• [Dataset records]
- - - - -

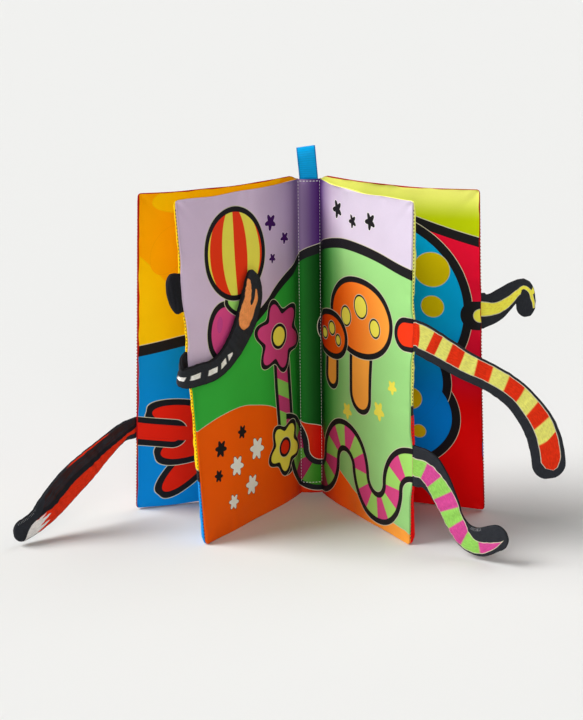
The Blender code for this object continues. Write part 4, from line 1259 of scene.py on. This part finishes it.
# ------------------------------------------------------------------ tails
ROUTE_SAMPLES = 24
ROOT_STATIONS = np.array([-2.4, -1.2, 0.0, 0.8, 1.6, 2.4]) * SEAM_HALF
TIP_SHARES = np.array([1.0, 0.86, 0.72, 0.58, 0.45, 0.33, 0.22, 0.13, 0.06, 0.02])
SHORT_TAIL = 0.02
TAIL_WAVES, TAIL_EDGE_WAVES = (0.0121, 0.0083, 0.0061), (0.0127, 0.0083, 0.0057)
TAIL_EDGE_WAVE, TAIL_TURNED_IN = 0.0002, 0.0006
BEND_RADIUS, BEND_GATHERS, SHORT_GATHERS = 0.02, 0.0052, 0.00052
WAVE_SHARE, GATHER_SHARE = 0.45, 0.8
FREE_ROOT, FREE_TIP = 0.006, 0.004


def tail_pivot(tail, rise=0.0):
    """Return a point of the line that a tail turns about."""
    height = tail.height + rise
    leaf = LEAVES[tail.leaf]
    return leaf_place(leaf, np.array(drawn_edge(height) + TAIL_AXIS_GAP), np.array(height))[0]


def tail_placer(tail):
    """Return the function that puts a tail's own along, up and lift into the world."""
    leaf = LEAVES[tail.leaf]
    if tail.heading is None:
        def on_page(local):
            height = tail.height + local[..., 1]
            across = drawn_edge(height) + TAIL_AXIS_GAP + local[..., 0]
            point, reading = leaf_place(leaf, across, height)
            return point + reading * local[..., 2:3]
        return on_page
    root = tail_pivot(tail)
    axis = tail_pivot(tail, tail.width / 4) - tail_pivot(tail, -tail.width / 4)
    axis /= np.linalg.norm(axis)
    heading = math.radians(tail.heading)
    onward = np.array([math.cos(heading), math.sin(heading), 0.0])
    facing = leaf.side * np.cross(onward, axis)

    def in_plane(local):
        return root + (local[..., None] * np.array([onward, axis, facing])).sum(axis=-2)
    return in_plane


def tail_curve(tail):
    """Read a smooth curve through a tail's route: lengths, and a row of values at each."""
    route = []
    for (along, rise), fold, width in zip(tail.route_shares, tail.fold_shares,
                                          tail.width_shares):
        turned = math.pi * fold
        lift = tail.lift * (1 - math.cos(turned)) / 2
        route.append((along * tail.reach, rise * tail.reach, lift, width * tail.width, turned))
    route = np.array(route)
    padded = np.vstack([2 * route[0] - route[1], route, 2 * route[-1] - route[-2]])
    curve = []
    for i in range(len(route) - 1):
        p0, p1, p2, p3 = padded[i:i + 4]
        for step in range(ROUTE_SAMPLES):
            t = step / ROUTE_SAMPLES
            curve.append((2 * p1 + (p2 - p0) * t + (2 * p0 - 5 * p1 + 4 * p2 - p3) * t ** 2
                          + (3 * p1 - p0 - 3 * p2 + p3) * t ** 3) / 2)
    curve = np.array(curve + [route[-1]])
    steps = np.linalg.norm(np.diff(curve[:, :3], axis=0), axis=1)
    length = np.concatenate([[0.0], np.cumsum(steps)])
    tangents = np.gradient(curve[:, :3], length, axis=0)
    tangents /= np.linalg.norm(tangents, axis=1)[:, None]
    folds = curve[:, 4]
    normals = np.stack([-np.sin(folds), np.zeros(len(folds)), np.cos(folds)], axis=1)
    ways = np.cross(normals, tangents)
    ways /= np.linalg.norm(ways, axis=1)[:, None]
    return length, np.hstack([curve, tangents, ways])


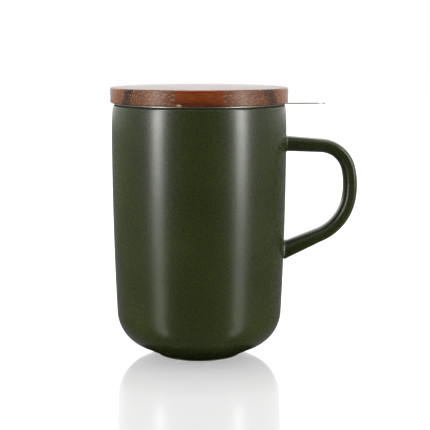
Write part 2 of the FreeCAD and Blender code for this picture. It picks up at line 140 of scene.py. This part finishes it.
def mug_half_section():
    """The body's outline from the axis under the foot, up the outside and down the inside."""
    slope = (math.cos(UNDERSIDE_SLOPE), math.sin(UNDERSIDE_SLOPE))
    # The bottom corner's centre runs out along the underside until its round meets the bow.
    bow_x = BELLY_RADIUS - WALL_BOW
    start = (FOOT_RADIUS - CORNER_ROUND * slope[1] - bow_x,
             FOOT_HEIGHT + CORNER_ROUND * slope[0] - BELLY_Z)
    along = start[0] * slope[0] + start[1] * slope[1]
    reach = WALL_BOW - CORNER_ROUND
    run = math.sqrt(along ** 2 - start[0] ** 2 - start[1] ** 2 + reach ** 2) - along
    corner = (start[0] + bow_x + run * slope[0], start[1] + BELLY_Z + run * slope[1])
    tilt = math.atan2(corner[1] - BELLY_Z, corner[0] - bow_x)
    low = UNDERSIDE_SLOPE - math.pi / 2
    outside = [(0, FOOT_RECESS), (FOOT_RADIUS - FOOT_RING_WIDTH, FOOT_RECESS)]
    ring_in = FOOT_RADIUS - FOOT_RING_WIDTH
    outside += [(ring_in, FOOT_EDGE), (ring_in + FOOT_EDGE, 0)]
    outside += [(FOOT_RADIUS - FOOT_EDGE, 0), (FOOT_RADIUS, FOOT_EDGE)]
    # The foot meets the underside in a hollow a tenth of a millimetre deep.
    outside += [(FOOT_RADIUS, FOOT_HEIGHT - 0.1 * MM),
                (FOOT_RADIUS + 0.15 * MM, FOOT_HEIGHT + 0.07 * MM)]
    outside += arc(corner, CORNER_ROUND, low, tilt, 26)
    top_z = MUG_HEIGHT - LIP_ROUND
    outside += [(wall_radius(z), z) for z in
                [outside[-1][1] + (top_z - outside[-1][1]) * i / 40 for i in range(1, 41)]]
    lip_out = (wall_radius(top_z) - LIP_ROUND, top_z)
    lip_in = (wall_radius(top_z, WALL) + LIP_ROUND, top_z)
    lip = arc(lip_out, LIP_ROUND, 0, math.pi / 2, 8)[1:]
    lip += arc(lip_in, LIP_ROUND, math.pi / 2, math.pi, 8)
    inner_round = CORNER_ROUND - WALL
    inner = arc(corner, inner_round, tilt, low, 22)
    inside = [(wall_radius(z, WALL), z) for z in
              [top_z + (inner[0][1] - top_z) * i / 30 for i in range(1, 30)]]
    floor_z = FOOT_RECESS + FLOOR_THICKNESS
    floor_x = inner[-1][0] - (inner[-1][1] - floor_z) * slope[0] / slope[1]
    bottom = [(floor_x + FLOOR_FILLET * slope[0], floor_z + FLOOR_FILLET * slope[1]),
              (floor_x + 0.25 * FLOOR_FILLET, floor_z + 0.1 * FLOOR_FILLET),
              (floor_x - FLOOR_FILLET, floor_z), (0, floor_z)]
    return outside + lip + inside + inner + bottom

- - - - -

• [THE EXERCISE]
Quote exactly the first line of the data and every line after it through the one holding "return in_plane".

• [THE SOLUTION]
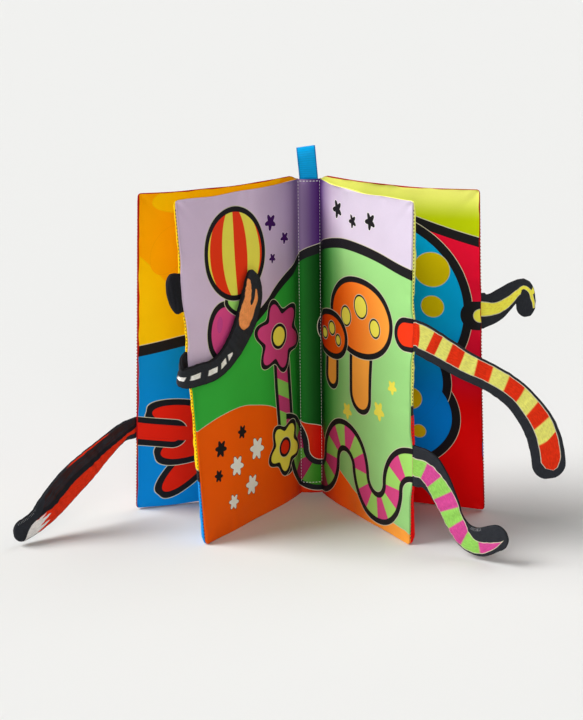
The Blender code for this object continues. Write part 4, from line 1259 of scene.py on. This part finishes it.
# ------------------------------------------------------------------ tails
ROUTE_SAMPLES = 24
ROOT_STATIONS = np.array([-2.4, -1.2, 0.0, 0.8, 1.6, 2.4]) * SEAM_HALF
TIP_SHARES = np.array([1.0, 0.86, 0.72, 0.58, 0.45, 0.33, 0.22, 0.13, 0.06, 0.02])
SHORT_TAIL = 0.02
TAIL_WAVES, TAIL_EDGE_WAVES = (0.0121, 0.0083, 0.0061), (0.0127, 0.0083, 0.0057)
TAIL_EDGE_WAVE, TAIL_TURNED_IN = 0.0002, 0.0006
BEND_RADIUS, BEND_GATHERS, SHORT_GATHERS = 0.02, 0.0052, 0.00052
WAVE_SHARE, GATHER_SHARE = 0.45, 0.8
FREE_ROOT, FREE_TIP = 0.006, 0.004


def tail_pivot(tail, rise=0.0):
    """Return a point of the line that a tail turns about."""
    height = tail.height + rise
    leaf = LEAVES[tail.leaf]
    return leaf_place(leaf, np.array(drawn_edge(height) + TAIL_AXIS_GAP), np.array(height))[0]


def tail_placer(tail):
    """Return the function that puts a tail's own along, up and lift into the world."""
    leaf = LEAVES[tail.leaf]
    if tail.heading is None:
        def on_page(local):
            height = tail.height + local[..., 1]
            across = drawn_edge(height) + TAIL_AXIS_GAP + local[..., 0]
            point, reading = leaf_place(leaf, across, height)
            return point + reading * local[..., 2:3]
        return on_page
    root = tail_pivot(tail)
    axis = tail_pivot(tail, tail.width / 4) - tail_pivot(tail, -tail.width / 4)
    axis /= np.linalg.norm(axis)
    heading = math.radians(tail.heading)
    onward = np.array([math.cos(heading), math.sin(heading), 0.0])
    facing = leaf.side * np.cross(onward, axis)

    def in_plane(local):
        return root + (local[..., None] * np.array([onward, axis, facing])).sum(axis=-2)
    return in_plane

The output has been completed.